(Exercise prompt)
Your task is to copy the stretch of lines in the records below that begins with the line containing "What build123d script" and ends with the line containing "from math import", exactly as written, with nothing added.

━━━ Supplied entries ━━━

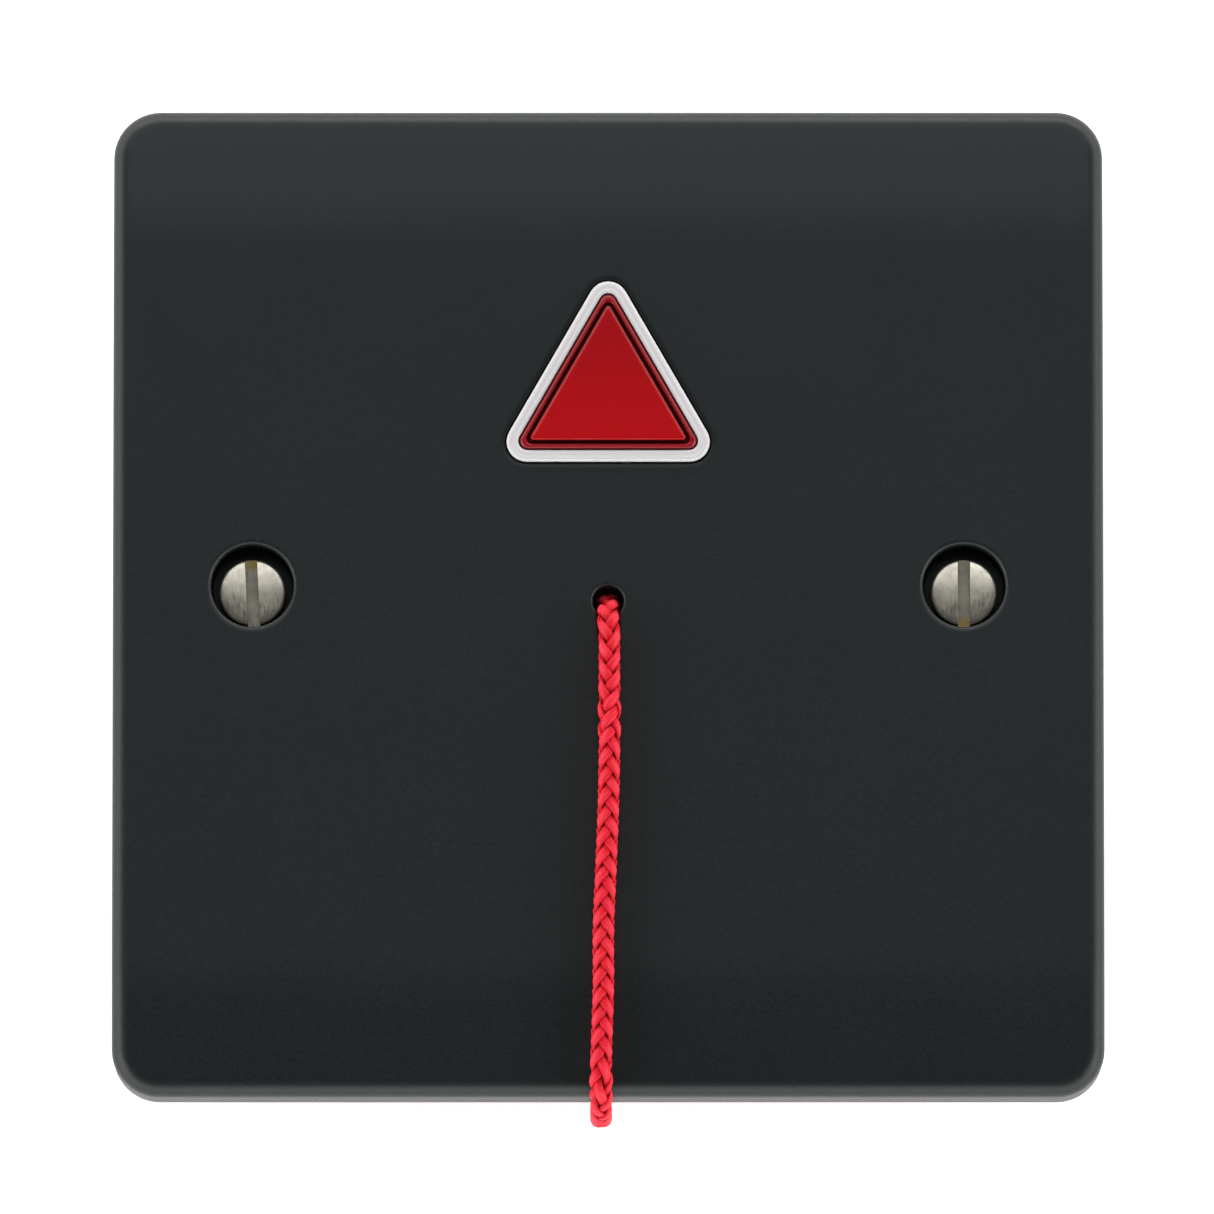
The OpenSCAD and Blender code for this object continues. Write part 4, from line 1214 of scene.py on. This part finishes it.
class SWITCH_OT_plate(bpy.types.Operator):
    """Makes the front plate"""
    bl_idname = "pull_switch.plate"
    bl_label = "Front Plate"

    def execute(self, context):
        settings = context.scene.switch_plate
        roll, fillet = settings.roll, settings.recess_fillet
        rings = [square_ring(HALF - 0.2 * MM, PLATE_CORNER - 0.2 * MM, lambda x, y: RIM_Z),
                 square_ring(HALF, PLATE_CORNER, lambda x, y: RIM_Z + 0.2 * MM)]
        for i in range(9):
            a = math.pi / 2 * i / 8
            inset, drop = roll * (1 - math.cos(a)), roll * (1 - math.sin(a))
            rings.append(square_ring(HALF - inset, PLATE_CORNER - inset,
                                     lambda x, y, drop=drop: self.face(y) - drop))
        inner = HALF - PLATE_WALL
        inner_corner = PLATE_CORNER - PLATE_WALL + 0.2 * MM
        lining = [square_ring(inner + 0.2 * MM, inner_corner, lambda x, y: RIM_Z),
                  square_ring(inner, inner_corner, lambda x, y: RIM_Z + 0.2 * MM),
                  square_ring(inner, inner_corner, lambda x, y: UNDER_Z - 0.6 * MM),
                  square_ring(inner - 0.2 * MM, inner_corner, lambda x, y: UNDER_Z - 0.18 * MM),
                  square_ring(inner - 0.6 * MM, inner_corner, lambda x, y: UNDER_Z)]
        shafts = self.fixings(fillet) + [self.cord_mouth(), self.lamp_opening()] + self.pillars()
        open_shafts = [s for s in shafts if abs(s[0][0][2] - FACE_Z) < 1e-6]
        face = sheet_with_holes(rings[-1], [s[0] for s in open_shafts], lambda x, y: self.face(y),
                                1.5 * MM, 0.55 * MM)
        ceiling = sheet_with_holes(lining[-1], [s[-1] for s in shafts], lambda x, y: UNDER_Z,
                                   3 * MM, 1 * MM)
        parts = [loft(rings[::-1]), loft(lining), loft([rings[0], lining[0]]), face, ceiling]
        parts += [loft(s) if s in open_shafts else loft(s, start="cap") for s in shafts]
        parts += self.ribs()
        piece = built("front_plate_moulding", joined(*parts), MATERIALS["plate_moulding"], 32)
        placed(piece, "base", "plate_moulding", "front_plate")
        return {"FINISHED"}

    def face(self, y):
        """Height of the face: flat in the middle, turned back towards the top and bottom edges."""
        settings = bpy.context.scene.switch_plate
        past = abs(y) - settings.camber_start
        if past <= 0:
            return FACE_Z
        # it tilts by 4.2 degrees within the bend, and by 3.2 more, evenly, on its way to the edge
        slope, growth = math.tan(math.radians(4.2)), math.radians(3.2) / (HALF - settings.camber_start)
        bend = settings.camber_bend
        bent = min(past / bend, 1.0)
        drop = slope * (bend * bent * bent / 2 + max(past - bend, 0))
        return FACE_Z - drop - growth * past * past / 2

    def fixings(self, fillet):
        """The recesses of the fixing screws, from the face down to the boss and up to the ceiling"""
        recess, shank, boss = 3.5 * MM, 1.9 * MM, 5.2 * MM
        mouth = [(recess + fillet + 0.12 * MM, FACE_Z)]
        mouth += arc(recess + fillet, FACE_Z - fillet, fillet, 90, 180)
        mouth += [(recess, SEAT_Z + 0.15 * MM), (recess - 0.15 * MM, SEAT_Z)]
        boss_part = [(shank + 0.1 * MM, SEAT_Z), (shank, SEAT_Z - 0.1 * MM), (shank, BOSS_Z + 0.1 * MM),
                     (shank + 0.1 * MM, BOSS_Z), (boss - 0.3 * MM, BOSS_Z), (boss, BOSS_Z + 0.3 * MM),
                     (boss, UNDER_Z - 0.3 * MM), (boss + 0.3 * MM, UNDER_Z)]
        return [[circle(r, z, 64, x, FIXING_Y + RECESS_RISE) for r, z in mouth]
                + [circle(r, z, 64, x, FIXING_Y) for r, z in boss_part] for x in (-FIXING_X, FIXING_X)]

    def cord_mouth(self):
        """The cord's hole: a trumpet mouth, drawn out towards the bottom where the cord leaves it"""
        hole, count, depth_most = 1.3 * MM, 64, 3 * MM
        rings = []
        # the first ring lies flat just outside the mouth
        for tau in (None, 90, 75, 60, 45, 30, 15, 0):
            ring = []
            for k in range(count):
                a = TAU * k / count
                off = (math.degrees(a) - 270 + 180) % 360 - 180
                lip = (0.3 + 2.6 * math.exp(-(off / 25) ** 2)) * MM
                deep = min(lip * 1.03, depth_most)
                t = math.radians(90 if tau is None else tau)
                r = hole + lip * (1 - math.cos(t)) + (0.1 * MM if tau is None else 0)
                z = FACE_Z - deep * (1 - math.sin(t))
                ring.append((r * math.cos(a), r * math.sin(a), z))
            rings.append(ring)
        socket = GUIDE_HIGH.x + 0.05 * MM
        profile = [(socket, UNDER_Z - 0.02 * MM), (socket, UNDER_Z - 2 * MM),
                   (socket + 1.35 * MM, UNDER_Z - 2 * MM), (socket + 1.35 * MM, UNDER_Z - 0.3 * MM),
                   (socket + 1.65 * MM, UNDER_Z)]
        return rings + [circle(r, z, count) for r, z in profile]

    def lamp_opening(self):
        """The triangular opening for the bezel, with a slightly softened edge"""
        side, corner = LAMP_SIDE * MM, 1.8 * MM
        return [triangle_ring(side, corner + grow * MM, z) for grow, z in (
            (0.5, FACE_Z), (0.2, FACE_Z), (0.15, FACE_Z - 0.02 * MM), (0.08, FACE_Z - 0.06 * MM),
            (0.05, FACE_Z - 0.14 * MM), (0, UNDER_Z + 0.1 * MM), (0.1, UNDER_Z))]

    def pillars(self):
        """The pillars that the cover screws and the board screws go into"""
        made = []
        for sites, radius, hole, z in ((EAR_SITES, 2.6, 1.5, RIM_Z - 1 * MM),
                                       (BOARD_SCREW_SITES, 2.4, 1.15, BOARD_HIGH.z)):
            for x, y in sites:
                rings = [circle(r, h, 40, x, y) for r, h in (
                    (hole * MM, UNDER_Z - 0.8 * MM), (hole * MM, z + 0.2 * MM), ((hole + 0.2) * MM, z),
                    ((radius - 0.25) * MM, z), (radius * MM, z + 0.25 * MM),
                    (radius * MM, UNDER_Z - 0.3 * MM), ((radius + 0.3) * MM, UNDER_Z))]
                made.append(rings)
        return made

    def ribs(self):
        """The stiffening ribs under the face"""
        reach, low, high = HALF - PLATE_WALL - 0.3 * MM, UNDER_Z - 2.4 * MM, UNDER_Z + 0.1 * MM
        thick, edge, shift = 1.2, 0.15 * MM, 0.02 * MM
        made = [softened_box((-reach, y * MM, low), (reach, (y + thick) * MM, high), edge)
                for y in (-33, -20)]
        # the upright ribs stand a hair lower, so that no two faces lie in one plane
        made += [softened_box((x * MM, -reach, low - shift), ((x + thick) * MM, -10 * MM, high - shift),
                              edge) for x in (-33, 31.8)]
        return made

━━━
━━━ Supplied entries ━━━

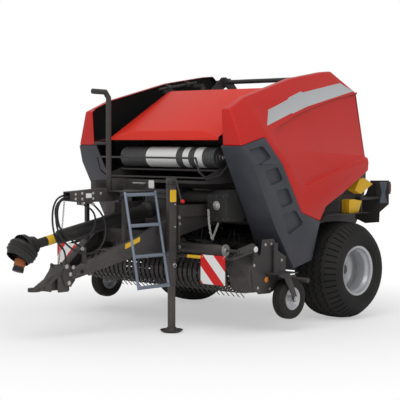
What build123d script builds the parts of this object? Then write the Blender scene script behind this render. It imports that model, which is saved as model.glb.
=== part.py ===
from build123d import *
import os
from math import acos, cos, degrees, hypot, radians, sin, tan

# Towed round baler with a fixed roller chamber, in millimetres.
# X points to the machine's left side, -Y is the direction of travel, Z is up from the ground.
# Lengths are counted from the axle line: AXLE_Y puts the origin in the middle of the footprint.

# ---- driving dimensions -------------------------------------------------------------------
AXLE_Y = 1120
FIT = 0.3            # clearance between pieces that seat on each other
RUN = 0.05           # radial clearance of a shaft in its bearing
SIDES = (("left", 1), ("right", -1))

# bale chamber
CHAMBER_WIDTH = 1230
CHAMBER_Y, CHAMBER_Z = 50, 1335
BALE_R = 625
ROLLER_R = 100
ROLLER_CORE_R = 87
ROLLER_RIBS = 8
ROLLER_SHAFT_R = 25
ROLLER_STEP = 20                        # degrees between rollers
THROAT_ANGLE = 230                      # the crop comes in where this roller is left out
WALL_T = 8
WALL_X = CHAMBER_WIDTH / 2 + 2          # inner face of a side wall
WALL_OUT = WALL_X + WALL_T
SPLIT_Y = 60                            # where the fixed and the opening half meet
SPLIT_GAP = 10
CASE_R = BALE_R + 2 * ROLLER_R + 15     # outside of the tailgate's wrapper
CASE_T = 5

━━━
━━━ Supplied entries ━━━

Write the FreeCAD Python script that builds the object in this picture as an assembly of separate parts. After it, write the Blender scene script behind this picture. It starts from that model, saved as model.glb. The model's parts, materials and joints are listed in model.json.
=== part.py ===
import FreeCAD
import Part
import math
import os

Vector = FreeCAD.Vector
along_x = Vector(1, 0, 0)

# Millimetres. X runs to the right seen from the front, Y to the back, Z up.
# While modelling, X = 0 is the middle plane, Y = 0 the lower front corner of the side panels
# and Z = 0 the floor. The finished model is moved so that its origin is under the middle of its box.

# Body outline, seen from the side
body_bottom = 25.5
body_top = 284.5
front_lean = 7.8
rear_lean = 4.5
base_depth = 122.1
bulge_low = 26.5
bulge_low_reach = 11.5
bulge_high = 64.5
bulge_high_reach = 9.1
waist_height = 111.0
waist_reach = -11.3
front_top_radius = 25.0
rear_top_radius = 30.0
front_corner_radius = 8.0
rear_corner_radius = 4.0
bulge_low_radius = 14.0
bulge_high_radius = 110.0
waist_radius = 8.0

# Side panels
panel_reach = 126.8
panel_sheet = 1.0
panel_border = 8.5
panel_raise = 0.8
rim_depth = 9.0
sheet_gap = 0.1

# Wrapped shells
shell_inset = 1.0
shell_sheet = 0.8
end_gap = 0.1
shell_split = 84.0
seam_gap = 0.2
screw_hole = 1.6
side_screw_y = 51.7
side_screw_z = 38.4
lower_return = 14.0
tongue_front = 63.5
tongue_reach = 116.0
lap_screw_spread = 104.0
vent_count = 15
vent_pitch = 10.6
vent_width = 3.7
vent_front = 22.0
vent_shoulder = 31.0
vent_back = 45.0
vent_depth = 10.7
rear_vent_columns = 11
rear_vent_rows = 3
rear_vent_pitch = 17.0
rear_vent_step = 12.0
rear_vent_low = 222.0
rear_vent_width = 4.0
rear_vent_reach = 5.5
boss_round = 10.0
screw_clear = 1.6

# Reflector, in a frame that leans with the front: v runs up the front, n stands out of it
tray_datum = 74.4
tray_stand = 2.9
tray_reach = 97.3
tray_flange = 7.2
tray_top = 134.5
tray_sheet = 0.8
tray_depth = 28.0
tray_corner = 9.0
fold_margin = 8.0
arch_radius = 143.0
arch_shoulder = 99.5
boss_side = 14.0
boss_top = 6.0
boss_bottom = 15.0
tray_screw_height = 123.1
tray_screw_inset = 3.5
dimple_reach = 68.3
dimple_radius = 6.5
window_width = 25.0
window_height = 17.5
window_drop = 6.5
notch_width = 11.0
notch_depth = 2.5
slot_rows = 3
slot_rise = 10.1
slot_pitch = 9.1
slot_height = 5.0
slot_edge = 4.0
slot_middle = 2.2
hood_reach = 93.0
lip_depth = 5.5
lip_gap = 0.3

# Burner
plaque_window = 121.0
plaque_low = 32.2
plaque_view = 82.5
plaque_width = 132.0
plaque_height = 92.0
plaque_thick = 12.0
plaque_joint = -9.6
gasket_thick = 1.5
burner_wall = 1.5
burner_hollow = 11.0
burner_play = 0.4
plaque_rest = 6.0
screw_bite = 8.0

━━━

(Task output)
What build123d script builds the parts of this object? Then write the Blender scene script behind this render. It imports that model, which is saved as model.glb.
=== part.py ===
from build123d import *
import os
from math import acos, cos, degrees, hypot, radians, sin, tan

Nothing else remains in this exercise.